Each expansion in single server mode requires adding a server with the same configuration. Uninterrupted service is possible during capacity expansion.

Single-server deployment also supports adding a server with the same configuration to establish active-standby mode for real-time synchronization. If the hardware of a server is damaged, it can be quickly switched to the backup server.

The effective disk space capacity is related to the selected redundancy method. For example: use 8 10T hard drives to build an object storage system, and adopt a 3+1 redundancy scheme, which is equivalent to a group of 4 hard drives, divided into 2 groups, with an effective available space of 60TB. At the same time, if any two of the 8 hard drives are damaged, the data and system usage will not be affected. The damaged hard drive can be automatically rebuilt. If a 7+1 redundancy scheme is adopted, the effective available space is 70TB. Any damage to one of the eight hard drives will not affect data and system usage.
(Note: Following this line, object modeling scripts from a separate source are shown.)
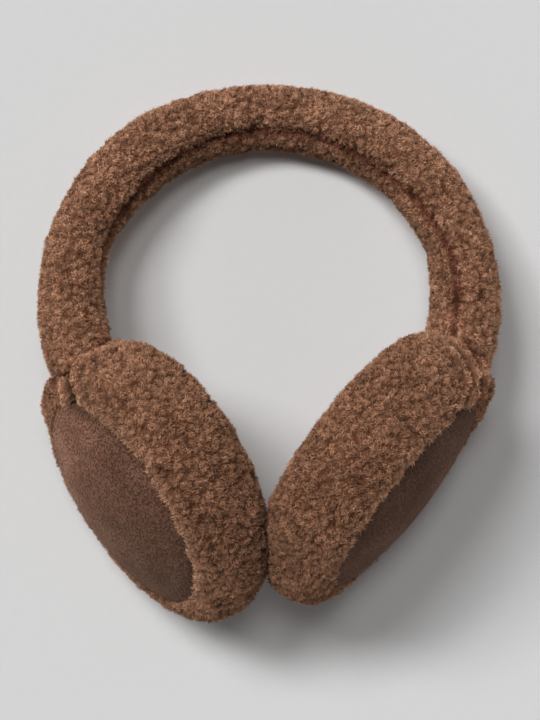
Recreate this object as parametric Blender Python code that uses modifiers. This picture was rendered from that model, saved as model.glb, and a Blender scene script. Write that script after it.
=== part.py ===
"""Fur earmuffs lying flat: a fur headband, two fur ear cushions and the suede disc on each.

Metres, +Z up. The pair lies on the plane z = 0, centred over the origin, with the top of the headband
towards +Y. The headband slants: its top rests on the surface, and its ends are held up by the
cushions, which stand on their edges and lean together, so that the suede discs face outwards and a
little upwards.
"""

import math
from collections import namedtuple

import bmesh
import bpy
from mathutils import Matrix, Vector

# Headband: a padded fur tube along a circular arch, with a sewn seam on its inner side
ARCH_RADIUS = 0.0739
ARCH_TILT_ANGLE = math.radians(19.5)
ARCH_ROLL_ANGLE = math.radians(2.5)
ARCH_OVERRUN_ANGLE = math.radians(24.2)
BAND_WIDTH = 0.0256
BAND_DEPTH = 0.0276
SEAM_DEPTH = 0.0032
SEAM_HALF_ANGLE = math.radians(11)

# Ear cushion: a padded fur puck, thick at its rim and a little dished on the ear side
CUSHION_RADIUS = 0.0562
CUSHION_BODY = 0.0318
LIP_HEIGHT = 0.0048
LIP_FAR_SHARE = 0.10
LIP_SKEW_ANGLE = math.radians(20)
FAR_DROP = 0.0085
DISH_DEPTH = 0.0045
FOLD_HEIGHT = 0.0026
FOLD_SKEW_ANGLE = math.radians(16)

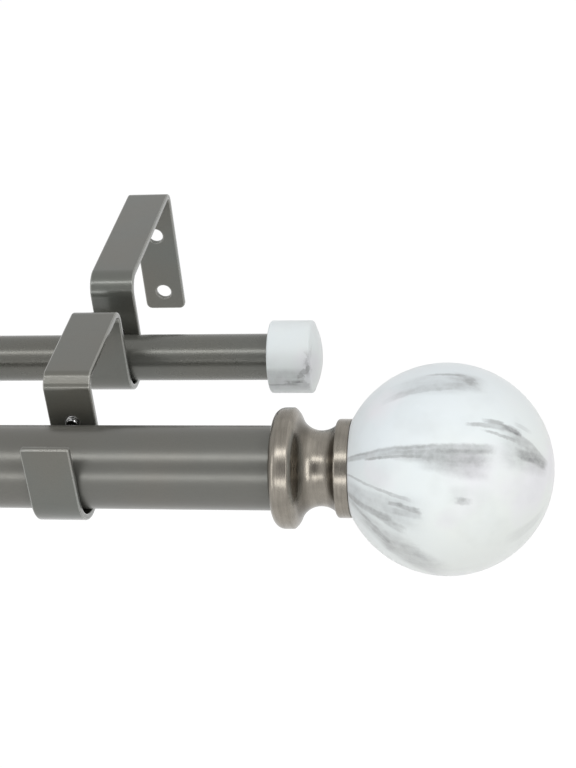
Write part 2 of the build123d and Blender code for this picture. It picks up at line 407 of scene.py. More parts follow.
# Lock screws
# Machine screws of 4 mm, rolled thread, pan head with a cross recess, bright zinc plated. Each runs through
# its leg and bears on the pole's shoulder, so that the pole can't be pulled out of the cradle.
thread_radius = 0.0020
thread_root_radius = 0.00158
thread_pitch = 0.00095
thread_crest = thread_pitch / 8
thread_flank = thread_pitch * 0.27
thread_run_in = thread_pitch * 0.72
steps_a_turn = 28
tip_chamfer = 0.0005
head_radius = 0.0038
head_height = 0.0026
head_overlap = 0.0002
recess_width = 0.0010
recess_span = 0.0042
recess_depth = 0.0015
recess_over = 0.0002
# Of each screw: Y under its head, Y at its tip, and its height; then a Y between the two legs
screw_places = {
    "front": (-0.12365, -0.1290567, 0.01395),
    "rear": (-0.06315, -0.0681470, 0.0093),
}
between_legs = -0.095


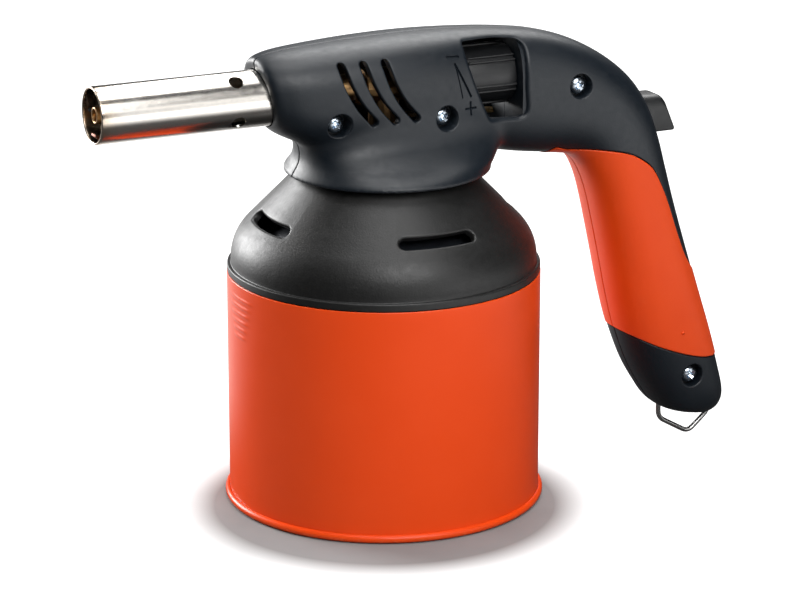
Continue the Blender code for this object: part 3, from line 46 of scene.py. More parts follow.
HALF_WIDTH, WALL = 0.0168, 0.0023
COLLAR_RADIUS, COLLAR_SHIFT = 0.03085, 0.0012
DOME_FOOT_Z, DOME_TOP_Z, COLLAR_Z = 0.0704, 0.1040, 0.1002
GAP = 0.0003
# Half the length of a cutter that goes right through the head
THROUGH = 0.03
SHARP_ANGLE = radians(32)
SPLIT_GAP = 0.00022
VOXEL = 0.0005
# Just under one, so that the smoothed skin stays inside the box of the solids
SKIN_SHRINK = 0.9998
# The region where neck and head meet, its fillet's reach, and the softened ends of nose and foot
FILLET_BACK, FILLET_LOW, FILLET_HIGH, FILLET_REACH = 0.050, COLLAR_Z - 0.002, COLLAR_Z + 0.024, 0.007
END_REACH, NOSE_LOW, FOOT_END = 0.004, COLLAR_Z + 0.014, COLLAR_Z - HANDLE_DROP * 0.93
FINE = 192

# The housing from nose to foot: upper edge, lower edge, half width and squareness, in shares
HOUSING_ROWS = (
    (-0.952, 0.890, -0.862, 0.408, 0.66, 2.2),
    (-0.905, 0.922, -0.793, 0.352, 0.75, 2.3),
    (-0.759, 0.950, -0.644, 0.282, 0.88, 2.5),
    (-0.460, 0.973, -0.414, 0.233, 0.97, 2.7),
    (-0.115, 0.990, -0.115, 0.209, 1.00, 2.8),
    (0.085, 0.996, 0.077, 0.184, 0.96, 2.8),
    (0.214, 0.985, 0.205, 0.126, 0.84, 2.8),
    (0.325, 0.959, 0.316, 0.060, 0.79, 2.8),
    (0.427, 0.913, 0.406, 0.020, 0.79, 2.8),
    (0.526, 0.823, 0.465, 0.002, 0.81, 2.7),
    (0.614, 0.684, 0.513, -0.012, 0.83, 2.6),
    (0.686, 0.510, 0.541, -0.043, 0.84, 2.5),
    (0.734, 0.306, 0.560, -0.085, 0.85, 2.5),
    (0.765, 0.075, 0.576, -0.136, 0.86, 2.5),
    (0.789, -0.077, 0.591, -0.206, 0.86, 2.5),
    (0.819, -0.217, 0.607, -0.295, 0.87, 2.5),
    (0.857, -0.376, 0.626, -0.407, 0.88, 2.5),
    (0.897, -0.536, 0.646, -0.530, 0.88, 2.5),
    (0.936, -0.687, 0.672, -0.659, 0.86, 2.5),
    (0.967, -0.821, 0.713, -0.799, 0.82, 2.5),
    (0.986, -0.925, 0.758, -0.900, 0.78, 2.5),
    (0.978, -0.980, 0.785, -0.950, 0.70, 2.4),
    (0.952, -1.007, 0.812, -0.978, 0.55, 2.3),
)
# The neck upwards: height, reach forwards and backwards, half width, squareness
NECK_ROWS = (
    (0.010, 1.000, 1.000, 0.985, 2.0),
    (0.032, 1.000, 1.000, 0.985, 2.0),
    (0.055, 0.985, 1.010, 0.960, 2.0),
    (0.087, 0.955, 1.050, 0.890, 2.1),
    (0.136, 0.925, 1.100, 0.760, 2.3),
    (0.197, 0.915, 1.150, 0.650, 2.5),
    (0.257, 0.930, 1.200, 0.580, 2.6),
    (0.330, 0.960, 1.220, 0.542, 2.7),
    (0.427, 0.930, 1.180, 0.528, 2.7),
    (0.524, 0.850, 1.000, 0.480, 2.7),
)
# The grip cover's upper and lower edge in side view, in shares
GRIP_TOP = (
    (0.420, -0.030), (0.449, 0.068), (0.487, 0.046), (0.566, 0.034), (0.639, -0.002),
    (0.684, -0.032), (0.721, -0.077), (0.762, -0.181), (0.797, -0.304), (0.833, -0.407),
    (0.889, -0.469), (1.020, -0.520),
)
GRIP_FOOT = (
    (1.030, -0.792), (0.926, -0.782), (0.849, -0.761), (0.757, -0.718), (0.678, -0.671),
    (0.598, -0.629), (0.500, -0.560),
)
GRIP_PROUD, GRIP_THICKNESS = 0.0003, 0.0013
GRIP_DOT, GRIP_DOT_RADIUS = (0.0951, 0.0406), 0.0006
# How far the skin rolls in at the split and at each kind of opening
SPLIT_ROLL, WINDOW_ROLL, POCKET_ROLL, SLOT_ROLL, BORE_ROLL = 0.0007, 0.0013, 0.0003, 0.0005, 0.0004
GRIP_SPLIT_ROLL, GRIP_ROLL = 0.0006, 0.00035
# The share of its radius at which a roll ends, just before it would stand upright
STEEPEST = 0.97
# Inner ribs: their wall, the X of the burner's one, and how far a cutter starts before and goes on
RIB_WALL, BURNER_RIB_X, BEFORE, BEYOND = 0.0016, 0.0090 - NOSE_REACH, 0.004, 0.006
SPINDLE_RADIUS, PIEZO_HALF_WIDTH, PIEZO_HALF_HEIGHT = 0.0020, 0.0053, 0.0043
RING_BORE, RING_TOP = 0.0148, DOME_TOP_Z + 0.0030
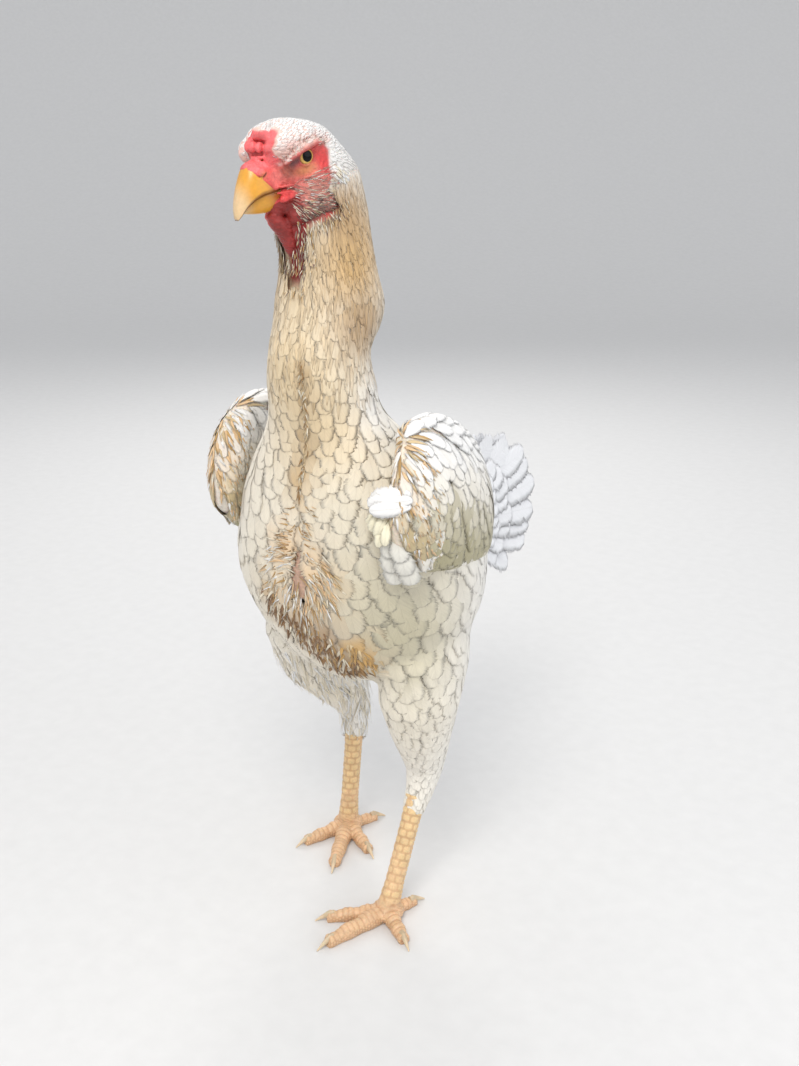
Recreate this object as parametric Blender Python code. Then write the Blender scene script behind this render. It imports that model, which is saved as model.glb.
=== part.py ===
"""A shamo chicken standing at rest, life size, as a still model.

Metres, +Z up. The bird is drawn facing -Y with +X on its own left, from the point on the ground
midway between its feet. At the end all pieces move so that the middle of the whole model's base
is the origin. Lengths of the head are given along the head's own axes: forward, left and up.
"""

import math

import bmesh
import bpy
from mathutils import Matrix, Vector

# Clearance between neighbouring pieces
GAP = 0.0003

# Trunk and lower neck as level sections: height, front, back, half width, taper to the tail
BODY_SECTIONS = (
    (0.201, -0.034, 0.026, 0.024, 0.00),
    (0.212, -0.048, 0.054, 0.056, 0.10),
    (0.235, -0.062, 0.098, 0.088, 0.35),
    (0.262, -0.071, 0.126, 0.103, 0.52),
    (0.290, -0.077, 0.136, 0.108, 0.62),
    (0.320, -0.080, 0.128, 0.106, 0.62),
    (0.350, -0.081, 0.092, 0.095, 0.50),
    (0.378, -0.079, 0.046, 0.073, 0.28),
    (0.400, -0.078, 0.012, 0.052, 0.10),
    (0.418, -0.080, -0.006, 0.041, 0.02),
    (0.436, -0.083, -0.010, 0.039, 0.00),
    (0.460, -0.083, -0.015, 0.035, 0.00),
    (0.482, -0.0745, 0.0010, 0.0380, 0.00),
    (0.500, -0.0705, -0.0010, 0.0380, 0.00),
)
# How square the level sections are: 1 is an ellipse, less is fuller at the shoulders
BODY_SQUARE = 0.82
# The right flank's feathers stand out further: how much, at what height and over what reach
FLANK_SPREAD = 0.130
FLANK_HEIGHT = 0.280
FLANK_REACH = 0.045
TRUNK_TOP = 0.412
NECK_SPLIT = 0.500
TAIL_PLANE = 0.122

# Head: the point midway between the eyes, its turn to the bird's right and its nod
HEAD_ORIGIN = Vector((-0.0072, -0.0667, 0.5902))
HEAD_TURN = math.radians(15.0)
HEAD_NOD = math.radians(24.0)
HEAD_BASE = -0.029

# Upper neck: height, middle, half depth, half width, share of the head's turn and nod
NECK_SECTIONS = (
    (0.500, -0.0358, 0.0348, 0.0380, 0.00),
    (0.514, -0.0362, 0.0335, 0.0350, 0.25),
    (0.531, -0.0368, 0.0335, 0.0310, 0.50),
    (0.548, -0.0402, 0.0368, 0.0278, 0.75),
)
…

Multi-server deployment (distributed). Babel object storage system supports multi-server deployment. If the server is used as a redundant unit, at least 3 servers are required, that is, 2+1 mode. However, considering the space utilization, it is recommended to adopt the 3+1 solution (that is, 4 servers).

The configuration requirements for each node (server) are consistent with the single-server deployment above.

It is recommended that the node configuration be consistent (same operating system, same number of disks and same network connection)

The number of drives provided by each node must be the same

The time difference between nodes cannot be greater than 15 minutes (it is recommended to use NTP to ensure time consistency)

The space utilization calculation is the same as for a single server.

BabelBird capabilities may change by product version, licensed modules and deployment configuration; actual availability depends on the deployed environment and administrator settings.